Does it matter? Yes. We need to recognize that John is doing something like the first century equivalent of “Hi, Gaius, I hope everything is going well.” It’s not only that, of course. His words aren’t a mere formality between people who don’t know each other well. John probably does, in fact, pray for Gaius, and his wish for the well-being of Gaius’ soul is an earnest one. Still, if we don’t realize how other letters of the time, that had nothing to do with the church or Christianity, used very similar language, we may be tempted to take the verse out of context and read more into it than John intended.

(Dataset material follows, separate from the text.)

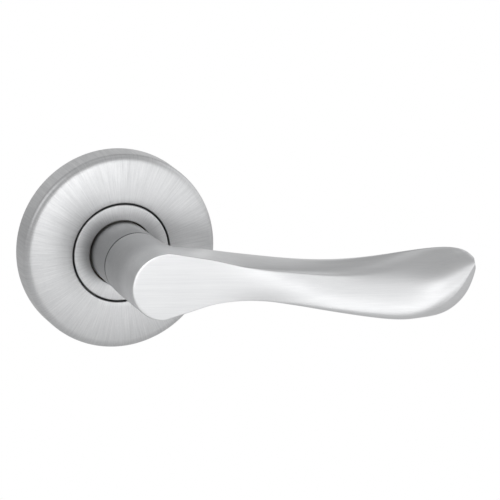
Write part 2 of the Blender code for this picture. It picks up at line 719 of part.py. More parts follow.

This is precisely what happened with the late televangelist Oral Roberts, for whom an out-of-context reading of 3 John 2 was foundational. According to his biographer David Harrell, Roberts was a Pentecostal pastor in his late twenties, struggling spiritually and financially. At the time, he was also taking courses at a nearby university and would take a bus to class.
One morning in 1947, he was in such a rush to catch the bus that he forgot to do his daily Bible reading. He ran back into the house, snatched up his Bible and flipped it open to a random passage — which happened to be 3 John 2. He had seen the verse many times before, but this time was different; it sparked an epiphany that would lead him to redefine his understanding of the gospel and launch an entire ministry founded on that understanding. Here is what Roberts read that morning, from the King James Version:
Beloved, I wish above all things that thou mayest prosper and be in health, even as thy soul prospereth. (3 John 2, KJV)

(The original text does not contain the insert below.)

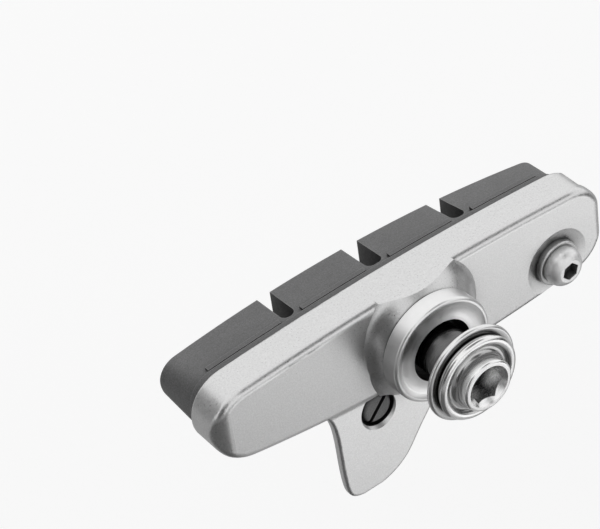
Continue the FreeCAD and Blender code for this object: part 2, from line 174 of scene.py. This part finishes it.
# Values that all turned steel shares; the last three are shares of a finish's own value
SHANK_TONE = 0.2
SHANK_FADE = 0.0003
# Painted shade in the corners between steel pieces: its tone and the reach of its mask
PAINTED_SHADE_TONE = 0.12
PAINTED_SHADE_REACH = 0.0017
SMEAR_TONE = 0.9
SMOOTHEST = 0.8
ROUGHEST = 1.3


def turned_steel(name, tone, roughness, rings_per_metre, relief, shank_from=None):
    """Steel that was turned about the bolt's axis, Y: fine rings in roughness and bump, and
    painted shade in its corners.
    From shank_from on, along Y, its colour fades to a dark grey."""
    material, tree, shader = new_material(name)
    coords = object_coords(tree)
    split = add(tree, "ShaderNodeSeparateXYZ")
    tree.links.new(coords, split.inputs["Vector"])
    across = add(tree, "ShaderNodeCombineXYZ")
    tree.links.new(split.outputs["X"], across.inputs["X"])
    tree.links.new(split.outputs["Z"], across.inputs["Y"])
    radius = add(tree, "ShaderNodeVectorMath", operation="LENGTH")
    tree.links.new(across.outputs["Vector"], radius.inputs[0])
    around = add(tree, "ShaderNodeCombineXYZ")
    tree.links.new(radius.outputs["Value"], around.inputs["X"])
    tree.links.new(split.outputs["Y"], around.inputs["Y"])
    rings = noise(tree, around.outputs["Vector"], rings_per_metre, detail=3.0, rough=0.7)
    smear = noise(tree, coords, scale=900, detail=3.0, rough=0.5)
    color = tint(tree, smear, dark=grey(tone * SMEAR_TONE), light=grey(tone))
    if shank_from is not None:
        along = split.outputs["Y"]
        on_shank = spread(tree, along, 0.0, 1.0, shank_from, shank_from + SHANK_FADE)
        color = mixed(tree, on_shank, under=color, over=grey(SHANK_TONE))
    # Painted shade: dark grey in the recesses and corners between the bolt's pieces
    painted_shade = painted_crevice_shade(tree, PAINTED_SHADE_REACH)
    color = mixed(tree, painted_shade, under=color, over=grey(PAINTED_SHADE_TONE))
    ring_roughness = spread(tree, rings, roughness * SMOOTHEST, roughness * ROUGHEST)
    ring_relief = bump(tree, rings, relief, strength=0.4)
    tree.links.new(color, shader.inputs["Base Color"])
    tree.links.new(ring_roughness, shader.inputs["Roughness"])
    tree.links.new(ring_relief, shader.inputs["Normal"])
    shader.inputs["Metallic"].default_value = 1.0
    return material


def far_side_y(name):
    """The largest Y that the named piece reaches, toward the rim."""
    node = NODES[name]
    return max((node.matrix_world @ Vector(corner)).y for corner in node.bound_box)


def give(material, *names):
    for name in names:
        slots = NODES[name].data.materials
        if len(slots) == 0:
            slots.append(material)
        for i in range(len(slots)):
            slots[i] = material


satin = turned_steel("satin_steel", 0.9, 0.34, rings_per_metre=5000, relief=0.000003)
bright = turned_steel("bright_steel", 0.9, 0.27, rings_per_metre=4000, relief=0.000001)
polished = turned_steel(
    "polished_steel", 0.95, 0.24, rings_per_metre=3000, relief=0.0000002,
    shank_from=far_side_y("clamp_washer"))
screw_finish = turned_steel("screw_steel", 0.92, 0.46, rings_per_metre=3000, relief=0.000001)

give(blasted_alloy(), "shoe_holder")
give(moulded_rubber(), "pad_insert")
give(satin, "seat_washer")
give(bright, "clamp_washer", "cup_washer")
give(polished, "fixing_bolt")
give(screw_finish, "pad_screw")


# Backdrop

def background(tree, strength):
    node = add(tree, "ShaderNodeBackground")
    node.inputs["Color"].default_value = (1, 1, 1, 1)
    node.inputs["Strength"].default_value = strength
    return node.outputs["Background"]


def white_backdrop_world(room_light):
    """White to the camera, to mirrors and through glass, and a dim room to all else."""
    world = bpy.data.worlds.new("studio")
    bpy.context.scene.world = world
    world.use_nodes = True
    tree = world.node_tree
    tree.nodes.clear()
    path = add(tree, "ShaderNodeLightPath").outputs
    seen = combine(tree, "MAXIMUM", path["Is Camera Ray"], path["Is Transmission Ray"])
    seen = combine(tree, "MAXIMUM", seen, path["Is Glossy Ray"])
    chosen = add(tree, "ShaderNodeMixShader")
    tree.links.new(seen, chosen.inputs["Fac"])
    tree.links.new(background(tree, room_light), chosen.inputs[1])
    tree.links.new(background(tree, 1.0), chosen.inputs[2])
    output = add(tree, "ShaderNodeOutputWorld")
    tree.links.new(chosen.outputs["Shader"], output.inputs["Surface"])


# Floor, lamps and cards

FLOOR_Z = -0.12
FLOOR_SIZE = 8.0
CARD_LEVEL = -0.09
MIDDLE = (0.0, 0.004, 0.0)


def aim(thing, place, target):
    """Puts a lamp or card at place and turns its face to target."""
    thing.location = place
    sight = Vector(target) - Vector(place)
    thing.rotation_euler = sight.to_track_quat("-Z", "Y").to_euler()


def flat_sheet(name, width, height):
    """A rectangle that lies flat about the origin."""
    x = width / 2
    y = height / 2
    mesh = bpy.data.meshes.new(name)
    mesh.from_pydata([(-x, -y, 0), (x, -y, 0), (x, y, 0), (-x, y, 0)], [], [(0, 1, 2, 3)])
    sheet = bpy.data.objects.new(name, mesh)
    bpy.context.scene.collection.objects.link(sheet)
    return sheet


def pale_floor():
    """A pale floor that gives off some light of its own to the camera, so that it reads
    as white from every side and still takes the shadow."""
    floor = flat_sheet("floor", FLOOR_SIZE, FLOOR_SIZE)
    floor.location.z = FLOOR_Z
    material, tree, shader = new_material("pale_floor")
    seen = add(tree, "ShaderNodeLightPath").outputs["Is Camera Ray"]
    pale = spread(tree, seen, 0.9, 0.25, from_low=0.0, from_high=1.0)
    tree.links.new(pale, shader.inputs["Base Color"])
    tree.links.new(seen, shader.inputs["Emission Strength"])
    shader.inputs["Emission Color"].default_value = (0.8, 0.8, 0.8, 1)
    shader.inputs["Roughness"].default_value = 0.8
    floor.data.materials.append(material)


def soft_box(name, place, width, height, power, mirrored=True):
    light = bpy.data.lights.new(name, "AREA")
    light.shape = "RECTANGLE"
    light.size = width
    light.size_y = height
    light.energy = power
    lamp = bpy.data.objects.new(name, light)
    bpy.context.scene.collection.objects.link(lamp)
    lamp.visible_glossy = mirrored
    aim(lamp, place, MIDDLE)


def card(name, place, target, width, height, tone):
    """A flat card beside the object, seen only in what the metal mirrors."""
    sheet = flat_sheet(name, width, height)
    aim(sheet, place, target)
    material, _, shader = new_material(name)
    shader.inputs["Base Color"].default_value = (*grey(tone), 1)
    shader.inputs["Roughness"].default_value = 0.9
    sheet.data.materials.append(material)
    sheet.visible_camera = False
    sheet.visible_diffuse = False
    sheet.visible_shadow = False


pale_floor()
white_backdrop_world(room_light=0.12)

# Two large lamps light without showing in the metal, and a small low one shows in it
soft_box("key_behind", (0.02, 0.35, 0.5), 1.0, 0.8, power=2.2, mirrored=False)
soft_box("fill_front", (0.45, -0.8, 0.3), 0.9, 0.8, power=3.0, mirrored=False)
soft_box("fill_low", (0.075, -0.12, -0.112), 0.17, 0.15, power=0.064)

# Cards that lie over the floor and face straight up: name, x, y, width, depth, tone
for name, x, y, width, depth, tone in (
        ("card_below_behind", -0.17, 0.125, 0.32, 0.21, 0.8),
        ("card_below_front", -0.17, -0.07, 0.32, 0.18, 0.2),
        ("card_below_right", 0.07, 0.06, 0.08, 0.16, 0.2)):
    card(name, (x, y, CARD_LEVEL), (x, y, 0.0), width, depth, tone)

# Cards that face the object: name, place, width, height, tone
for name, place, width, height, tone in (
        ("card_left", (-0.29, -0.15, 0.14), 0.32, 0.34, 0.1),
        ("card_upper_front", (0.18, -0.22, 0.38), 0.34, 0.3, 0.3),
        ("card_left_behind", (-0.3, 0.26, 0.1), 0.3, 0.26, 0.5),
        ("card_right", (0.3, -0.16, -0.06), 0.22, 0.12, 0.02)):
    card(name, place, MIDDLE, width, height, tone)


# Camera, at the photograph's place

CAMERA_PLACE = Vector((-0.12427484, -0.17827386, 0.20109265))
CAMERA_RIGHT = Vector((0.79370312, -0.59703883, -0.11653325))
CAMERA_UP = Vector((0.46401859, 0.47035284, 0.75063636))
SENSOR_WIDTH_MM = 36.0
FOCAL_LENGTH_MM = 162.44
CLIP_NEAR = 0.01
CLIP_FAR = 20.0

camera_data = bpy.data.cameras.new("camera")
camera_data.sensor_width = SENSOR_WIDTH_MM
camera_data.lens = FOCAL_LENGTH_MM
camera_data.clip_start = CLIP_NEAR
camera_data.clip_end = CLIP_FAR
camera = bpy.data.objects.new("camera", camera_data)
bpy.context.scene.collection.objects.link(camera)
camera_back = CAMERA_RIGHT.cross(CAMERA_UP)
turn = Matrix((CAMERA_RIGHT, CAMERA_UP, camera_back)).transposed().to_4x4()
camera.matrix_world = Matrix.Translation(CAMERA_PLACE) @ turn
bpy.context.scene.camera = camera
bpy.context.scene.view_settings.view_transform = "Standard"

He had been taught to believe that being a Christian meant a life of sacrifice and poverty. But his happenstance reading of 3 John 2 that morning flipped the script. What God wants for us, he suddenly realized, is our prosperity — and some proponents of this prosperity gospel still use that verse today.
We need to recognize, first, that the verb translated here as “prosper” does not necessarily mean material or financial prosperity. Outside of 3 John, the word is only used two other times in the New Testament. One use could be taken to imply prosperity in the financial sense. In 1 Corinthians 16:2, Paul is writing about the collection he is taking up for the poor in Jerusalem, instructing the Corinthians to “set aside a sum of money in keeping with your income” as the New International Version translates it. Note that Paul is not saying that only the prosperous should give, much less that God promises to make anyone prosperous. In context, he is only making the pragmatic point that people should give in proportion to their income and set that money aside in advance so that no actual collection has to be taken when he arrives.
The other use is in Romans 1:10. Paul longs to visit the believers in Rome. He tells them that he prays for them all the time, and adds that he also prays “that now at last by God’s will the way may be opened for me to come to you.” That’s the New International Version. The New American Standard translates Paul as praying that he might “succeed” in coming to them.
How is that the same as “prosper”? It’s because the Greek word, at root, is a combination of two other words. The first is an adverb used as a prefix to mean “good” or “well.” The second is a noun meaning “road,” “journey,” or “way,” and can be used literally or figuratively. To make John’s words say what proponents of the prosperity gospel need them to say fits neither the context nor occasion for the letter, nor the wider context of how letters were written, nor even the meaning of the word that the King James translates in somewhat antiquated English as “prosper.” Rather, in a way fully in line with other letters of his time, John is praying that his friend would be well in every way, including in his soul.
It’s always risky to flip open the Bible, point at some random verse, have a flash of insight, and interpret this as God’s special revelation to you and you alone. That’s not to say, in theory at least, that it can’t happen that way. But we go further and further astray when we take one verse out of context and let it overturn the rest of what we know from Scripture. That may, in fact, be similar to what the secessionists did with John’s gospel, making John say what they wanted him to say rather than what he meant.
John, I think, would have been horrified to know how his words had been read. But then again, he may not have been surprised.